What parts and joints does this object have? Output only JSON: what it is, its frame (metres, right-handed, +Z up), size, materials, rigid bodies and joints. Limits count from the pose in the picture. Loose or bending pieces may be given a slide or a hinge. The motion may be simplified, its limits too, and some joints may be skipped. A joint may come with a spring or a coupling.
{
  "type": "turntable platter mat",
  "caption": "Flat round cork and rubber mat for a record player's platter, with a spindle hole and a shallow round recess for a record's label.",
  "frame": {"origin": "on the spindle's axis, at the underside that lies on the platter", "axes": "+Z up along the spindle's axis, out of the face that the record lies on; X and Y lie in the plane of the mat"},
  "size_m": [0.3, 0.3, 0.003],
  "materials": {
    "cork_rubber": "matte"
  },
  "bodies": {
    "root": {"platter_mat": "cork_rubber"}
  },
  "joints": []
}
═══
▸ STATED PROBLEM
The whole listing above needs to be written out again exactly.

▸ THE COMPLETED TASK
What parts and joints does this object have? Output only JSON: what it is, its frame (metres, right-handed, +Z up), size, materials, rigid bodies and joints. Limits count from the pose in the picture. Loose or bending pieces may be given a slide or a hinge. The motion may be simplified, its limits too, and some joints may be skipped. A joint may come with a spring or a coupling.
{
  "type": "turntable platter mat",
  "caption": "Flat round cork and rubber mat for a record player's platter, with a spindle hole and a shallow round recess for a record's label.",
  "frame": {"origin": "on the spindle's axis, at the underside that lies on the platter", "axes": "+Z up along the spindle's axis, out of the face that the record lies on; X and Y lie in the plane of the mat"},
  "size_m": [0.3, 0.3, 0.003],
  "materials": {
    "cork_rubber": "matte"
  },
  "bodies": {
    "root": {"platter_mat": "cork_rubber"}
  },
  "joints": []
}